Excluding the volatile biomedical sector - which shrank on a 6.9 per cent drop in pharmaceuticals output - industrial production would have grown an even stronger 10.4 per cent year-on-year.
The 17 economists polled by Bloomberg before the Singapore Economic Development Board (EDB) released the numbers yesterday had a median forecast of 9.3 per cent growth.
The electronics sector continued to build on September's robust showing, rising from 20 per cent year-on-year growth that month to 22.8 per cent in October. This was largely a result of most segments expanding amid improved demand.
Said Credit Suisse economist Robert Prior-Wandesforde: "This is the strongest increase since November 2010, suggesting the sector is enjoying something of a renaissance after a couple of years that can only be described as utterly miserable."
Citi economist Kit Wei Zheng noted that the pick-up in electronics industrial production was in line with more upbeat global leading indicators of electronics demand.
In particular, the semiconductor segment - which accounts for one-fifth of all manufacturing output - expanded 20.3 per cent in October.
But economists from UOB and CIMB told BT that the climb in electronics output stemmed largely from base effects.
Said UOB's Francis Tan: "I think we more or less expected this (year-on-year surge in electronics output), because it's due to the low base seen this time last year, so it's not a stellar result actually. (But) electronics is certainly ticking upwards and on a recovery trend - it's just that the trajectory is slower with a gently rising slope."
Added CIMB's Song Seng Wun: "The base effect inevitably exaggerates the extent of the recovery, but I think the data still points to clear signs of improvement (in electronics). We can quibble about the magnitude (of such a recovery), but the direction is there, and that's important."
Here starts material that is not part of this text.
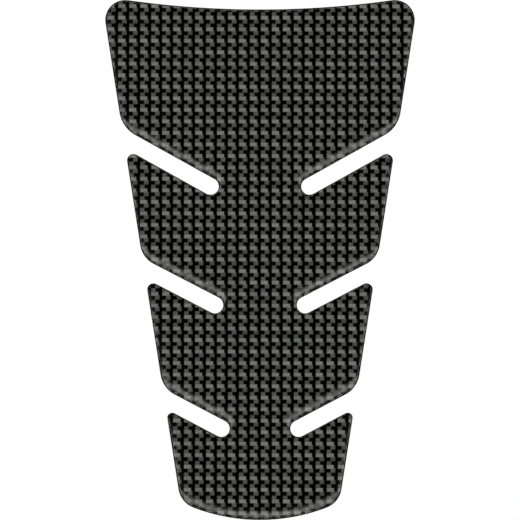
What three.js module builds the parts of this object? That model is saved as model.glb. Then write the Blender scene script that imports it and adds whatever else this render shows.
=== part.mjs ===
import * as THREE from 'three';

// Motorcycle tank pad: a printed self-adhesive film, cut to an outline with relief slots, and a
// clear resin dome that was poured on it and levelled itself. Millimetres and degrees. The pad lies
// flat with its adhesive side down, +Z up and its wide end towards +Y. The origin is under the
// middle of the rectangle that the outline fills.

// Outline
const padLength = 210;
const padWidth = 125;
const sideLean = 8.9;
const topHollowRadius = 380;
const topCornerRadius = 8.1;
const bottomRoundRadius = 75;
const bottomCornerRadius = 9.5;

// Relief slots, cut in and down from both sides, one pair for each row here. The end is the middle
// of the round inner end. The tier above a slot has the wide corner, the tier below it the tip.
const slotWidth = 6.7;
const slots = [
  { slope: 29.1, endFromAxis: 20.0, endFromBottom: 134.7, cornerRadius: 12.7, tipRadius: 2.6 },
  { slope: 27.4, endFromAxis: 18.2, endFromBottom: 86.8, cornerRadius: 10.2, tipRadius: 2.5 },
  { slope: 27.8, endFromAxis: 15.6, endFromBottom: 36.9, cornerRadius: 11.0, tipRadius: 2.0 },
];

// Layers. The resin stops a margin short of the film's cut edge, leaves the film at the contact
// angle and rises to a level top, which starts where its slope is down to the level angle. Its
// contour lines round off at the tips and get no sharper than the contour rounding.
const filmThickness = 0.3;
const domeHeight = 1.7;
const filmMargin = 0.4;
const contactAngle = 52;
const levelAngle = 3;
const contourRounding = 2.3;

// Facets of the round stretches, for half of the outline, and contour lines of the dome
const longArcFacets = 8;
const topCornerFacets = 10;
const bottomCornerFacets = 6;
const wideCornerFacets = 6;
const slotEndFacets = 12;
const tipFacets = 8;
const domeContours = 10;

// Finishes
const printColor = 0x2e2f2e;
const resinColor = 0xeef1f2;

const radians = THREE.MathUtils.degToRad;
const upwards = radians(90);
const leftwards = radians(180);
const downwards = radians(270);

const direction = (angle) => new THREE.Vector2(Math.cos(angle), Math.sin(angle));

// The angle of the way from one point to another, from nothing up to a full turn
const angleBetween = (from, to) => to.clone().sub(from).angle();

// A straight edge through a point, given by the angle of its outward normal
function edgeThrough(point, angle) {
  const normal = direction(angle);
  return { angle, normal, reach: point.dot(normal) };
}

// The point at the same depth inside two straight edges
function pointInside(first, second, depth) {
  const turn = first.normal.cross(second.normal);
  const reach = first.reach - depth;
  const otherReach = second.reach - depth;
  return new THREE.Vector2(
    (reach * second.normal.y - otherReach * first.normal.y) / turn,
    (otherReach * first.normal.x - reach * second.normal.x) / turn,
  );
}

// The point at a depth inside a straight edge on the left, at a distance from a centre above it
function pointBelowCenter(edge, depth, center, distance) {
  const along = direction(edge.angle + upwards);
  const reach = edge.reach - depth;
  const across = reach - center.dot(edge.normal);
  const drop = Math.sqrt(distance ** 2 - across ** 2);
  return edge.normal.clone().multiplyScalar(reach).addScaledVector(along, center.dot(along) + drop);
}

// The points of a round stretch. Its angles are those of the outward normal, in the order in which
// the outline is followed, and its radius is below zero where the edge is hollow.
function roundStretch(center, radius, from, to, facets) {
  const step = (to - from) / facets;
  const normals = Array.from({ length: facets + 1 }, (_, i) => direction(from + step * i));
  return normals.map((normal) => normal.multiplyScalar(radius).add(center));
}

// What the outline is laid out from: the centre of the top corner, which fills the corner of the
// rectangle, the centres of the hollow and the round edge, and the side that leans in below it
const topCorner = new THREE.Vector2(topCornerRadius - padWidth / 2, padLength / 2 - topCornerRadius);
const topCenterRise = Math.sqrt((topHollowRadius + topCornerRadius) ** 2 - topCorner.x ** 2);
const topCenter = new THREE.Vector2(0, topCorner.y + topCenterRise);
const bottomCenter = new THREE.Vector2(0, bottomRoundRadius - padLength / 2);
const sideAngle = leftwards + radians(sideLean);
const sideStart = topCorner.clone().addScaledVector(direction(sideAngle), topCornerRadius);
const sideEdge = edgeThrough(sideStart, sideAngle);

// The radius of a corner on the contour line at an inset from the outline
const contourRadius = (radius, inset) => Math.max(radius - inset, Math.min(radius, contourRounding));

function topStretches(inset) {
  const radius = contourRadius(topCornerRadius, inset);
  const depth = inset + radius;
  const corner = pointBelowCenter(sideEdge, depth, topCenter, topHollowRadius + depth);
  const joint = angleBetween(corner, topCenter);
  return [
    ...roundStretch(topCenter, -topHollowRadius - inset, upwards, joint, longArcFacets),
    ...roundStretch(corner, radius, joint, sideAngle, topCornerFacets),
  ];
}

function slotStretches({ slope, endFromAxis, endFromBottom, cornerRadius, tipRadius }, inset) {
  const end = new THREE.Vector2(-endFromAxis, endFromBottom - padLength / 2);
  const roofAngle = downwards - radians(slope);
  const floorAngle = upwards - radians(slope);
  const halfWidth = slotWidth / 2;
  const roof = edgeThrough(end.clone().addScaledVector(direction(floorAngle), halfWidth), roofAngle);
  const floor = edgeThrough(end.clone().addScaledVector(direction(roofAngle), halfWidth), floorAngle);
  const wide = contourRadius(cornerRadius, inset);
  const wideCenter = pointInside(sideEdge, roof, inset + wide);
  const tip = contourRadius(tipRadius, inset);
  const tipCenter = pointInside(floor, sideEdge, inset + tip);
  return [
    ...roundStretch(wideCenter, wide, sideAngle, roofAngle, wideCornerFacets),
    ...roundStretch(end, -halfWidth - inset, roofAngle, floorAngle, slotEndFacets),
    ...roundStretch(tipCenter, tip, floorAngle, sideAngle, tipFacets),
  ];
}

function bottomStretches(inset) {
  const radius = contourRadius(bottomCornerRadius, inset);
  const depth = inset + radius;
  const corner = pointBelowCenter(sideEdge, depth, bottomCenter, bottomRoundRadius - depth);
  const joint = angleBetween(bottomCenter, corner);
  return [
    ...roundStretch(corner, radius, sideAngle, joint, bottomCornerFacets),
    ...roundStretch(bottomCenter, bottomRoundRadius - inset, joint, downwards, longArcFacets),
  ];
}

// The outline, or the contour line at an inset from it, anticlockwise from the middle of the top
function contour(inset) {
  const leftHalf = [
    ...topStretches(inset),
    ...slots.flatMap((slot) => slotStretches(slot, inset)),
    ...bottomStretches(inset),
  ];
  const rightHalf = leftHalf.slice(1, -1).reverse().map(({ x, y }) => new THREE.Vector2(-x, y));
  return [...leftHalf, ...rightHalf];
}

// The free surface of a liquid, in capillary lengths: how far it lies below its level and how far
// in from its edge, from its slope
const depthBelowLevel = (slope) => 2 * Math.sin(slope / 2);
const distanceIn = (slope) => 2 * Math.cos(radians(contactAngle) / 2) - 2 * Math.cos(slope / 2)
  + Math.log(Math.tan(radians(contactAngle) / 4) / Math.tan(slope / 4));

// The dome's contour lines, from its foot on the film to the rim of its level top
function domeContourLines() {
  const footDepth = depthBelowLevel(radians(contactAngle));
  const capillaryLength = domeHeight / (footDepth - depthBelowLevel(radians(levelAngle)));
  return Array.from({ length: domeContours }, (_, i) => {
    const slope = radians(contactAngle * (levelAngle / contactAngle) ** (i / (domeContours - 1)));
    return {
      points: contour(filmMargin + capillaryLength * distanceIn(slope)),
      z: filmThickness + capillaryLength * (footDepth - depthBelowLevel(slope)),
    };
  });
}

// The triangles of a flat face, turned so that they run anticlockwise
function flatTriangles(points) {
  return THREE.ShapeUtils.triangulateShape(points, []).map(([a, b, c]) =>
    (THREE.ShapeUtils.area([points[a], points[b], points[c]]) > 0 ? [a, b, c] : [a, c, b]));
}

// The triangles between one contour line and the next, where the points of both lie side by side
function slopeTriangles(line, count) {
  return Array.from({ length: count }, (_, i) => {
    const a = line * count + i;
    const b = line * count + ((i + 1) % count);
    return [[a, b, b + count], [a, b + count, a + count]];
  }).flat();
}

function domeGeometry() {
  const lines = domeContourLines();
  const count = lines[0].points.length;
  const last = lines.length - 1;
  const foot = flatTriangles(lines[0].points).map(([a, b, c]) => [a, c, b]);
  const slope = lines.slice(1).flatMap((_, line) => slopeTriangles(line, count));
  const top = flatTriangles(lines[last].points).map((corners) => corners.map((i) => i + last * count));
  const positions = lines.flatMap(({ points, z }) => points.flatMap(({ x, y }) => [x, y, z]));
  const geometry = new THREE.BufferGeometry();
  geometry.setAttribute('position', new THREE.Float32BufferAttribute(positions, 3));
  geometry.setIndex([...foot, ...slope, ...top].flat());
  geometry.computeVertexNormals();
  return geometry;
}

function filmGeometry() {
  const options = { depth: filmThickness, bevelEnabled: false };
  return new THREE.ExtrudeGeometry(new THREE.Shape(contour(0)), options);
}

function piece(name, geometry, finish) {
  const mesh = new THREE.Mesh(geometry, new THREE.MeshStandardMaterial({ metalness: 0, ...finish }));
  mesh.name = name;
  return mesh;
}

const printFinish = { color: printColor, roughness: 0.45 };
const resinFinish = { color: resinColor, roughness: 0.05, transparent: true, opacity: 0.25 };

const group = new THREE.Group();
group.add(piece('printed_film', filmGeometry(), printFinish));
group.add(piece('gel_dome', domeGeometry(), resinFinish));

export default group;
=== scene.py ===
"""Looks of a motorcycle tank pad: a carbon-look print on vinyl film under a clear resin dome.

Metres throughout. The pad lies on a pale floor with its wide end towards +Y, and the camera looks
straight down on it.
"""

import logging
import math
from dataclasses import dataclass, replace
from enum import Enum

import bmesh
import bpy
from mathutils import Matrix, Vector


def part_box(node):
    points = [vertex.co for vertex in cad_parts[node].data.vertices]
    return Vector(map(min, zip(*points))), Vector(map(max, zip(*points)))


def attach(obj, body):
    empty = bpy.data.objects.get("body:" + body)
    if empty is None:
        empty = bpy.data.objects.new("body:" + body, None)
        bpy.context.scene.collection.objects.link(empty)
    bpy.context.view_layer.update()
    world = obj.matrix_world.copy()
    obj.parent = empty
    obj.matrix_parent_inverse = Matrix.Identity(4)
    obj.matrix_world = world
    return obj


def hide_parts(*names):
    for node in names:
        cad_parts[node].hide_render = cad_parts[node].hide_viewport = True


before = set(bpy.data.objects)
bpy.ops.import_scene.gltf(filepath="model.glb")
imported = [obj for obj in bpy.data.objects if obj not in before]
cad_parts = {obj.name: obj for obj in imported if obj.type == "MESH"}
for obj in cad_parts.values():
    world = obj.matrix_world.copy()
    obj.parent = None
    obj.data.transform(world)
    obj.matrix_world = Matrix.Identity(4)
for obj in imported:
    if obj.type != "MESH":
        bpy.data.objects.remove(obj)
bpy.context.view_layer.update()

log = logging.getLogger("tank_pad")

MM = 0.001
UPWARDS = math.radians(90)
LEFTWARDS = math.radians(180)
DOWNWARDS = math.radians(270)
FULL_TURN = math.radians(360)

# How far inside the film's cut edge the resin stops
RESIN_MARGIN = 0.4 * MM

# The colour sockets of a Mix node, whose other sockets have the same names
MIX_FIRST, MIX_SECOND, MIX_RESULT = 6, 7, 2

Color = tuple[float, float, float, float]
WHITE: Color = (1, 1, 1, 1)

# Pairs of an angle and the value there, in the order of the angles
Stops = tuple[tuple[float, float], ...]


class FilmFace(Enum):
    """The faces of the film that have a finish of their own, as material slots."""

    PRINT = 0
    MARGIN = 1
    ADHESIVE = 2


class Ray(Enum):
    """The kinds of ray that a backdrop answers with its own white, as Light Path outputs."""

    CAMERA = "Is Camera Ray"
    GLOSSY = "Is Glossy Ray"
    TRANSMISSION = "Is Transmission Ray"


def direction(angle: float) -> Vector:
    """The unit vector at an angle from +X, in radians."""
    return Vector((math.cos(angle), math.sin(angle)))


def angle_between(start: Vector, end: Vector) -> float:
    """The angle of the way from one point to another, from nothing up to a full turn."""
    way = end - start
    return math.atan2(way.y, way.x) % FULL_TURN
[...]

Both economists expect the electronics sector to continue to post double-digit increases in output in the coming months - lifting overall industrial production growth as a result - mainly because of a low base recorded in the latter part of 2012 and the beginning of this year.
The transport and engineering sector also gave a leg-up to October's numbers, expanding 8.9 per cent from a year ago. Supported by higher contributions from rig building projects, the marine & offshore engineering segment expanded 17.8 per cent. In contrast, the land and aerospace segments declined 3.5 per cent and 4.1 per cent, respectively.
Output of the precision engineering cluster grew 5 per cent from a year ago, buoyed by higher output in the machinery & systems segment. Output of the remaining clusters - chemicals, general manufacturing and biomedical manufacturing - fell a respective 0.9 per cent, 1.6 per cent, and 2.3 per cent in October compared to a year ago.
Said OCBC economist Selena Ling: "This data set confirmed that the biomedical cluster is currently undergoing a soft patch, but the electronics recovery theme is intact. (The growth in manufacturing output) should continue to pick up momentum in 2014 as the global economy, particularly the G3, stages a stronger recovery.
"We are looking for Singapore's manufacturing growth to more than double from our forecast of 1.4 per cent year-on-year in 2013 to 3.7 per cent year-on-year in 2014," said Ms Ling.
EDB said that after adjusting for seasonal factors, industrial production was unchanged month-on-month in October. Excluding biomedical manufacturing, output would have grown 0.2 per cent.